Mirae Asset Investment Managers Sees Opportunities
Mirae Asset Investment Managers' Basant Bafna said the recent selloff has created opportunities rather than reasons for further defensive positioning. Bafna noted that the company has not shortened duration and has instead been increasing duration across its funds.
Edelweiss Mutual Fund Remains Cautious
Not all fund managers are convinced that extending duration is the obvious trade. Dhawal Dalal, CIO-Fixed Income at Edelweiss Mutual Fund, noted that there is no consensus with regard to the trajectory of bond yields. Dalal argued that policymakers should pay attention to signals emerging from financial markets and external-sector indicators, rather than just focusing on current inflation and growth readings.

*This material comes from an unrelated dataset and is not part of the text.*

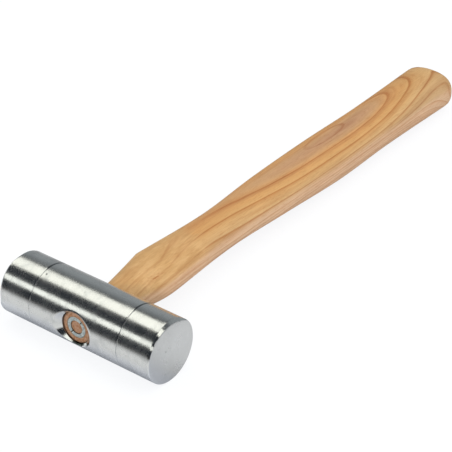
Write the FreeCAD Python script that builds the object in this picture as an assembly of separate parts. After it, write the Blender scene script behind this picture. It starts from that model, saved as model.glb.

Higher Inflation Forecasts and FX Measures in Focus
Fund managers are eyeing the RBI's response to rising crude oil prices, inflation risks, and pressures on the external sector. Most fund managers expect the central bank to raise its FY27 inflation forecast toward the 5% mark as policymakers factor in higher fuel prices and weather-related risks. Growth projections, currently around 6.9%, could be lowered by 20-30 basis points.
Investor Takeaway
Debt fund managers are becoming more selective with their duration bets ahead of the RBI's monetary policy decision.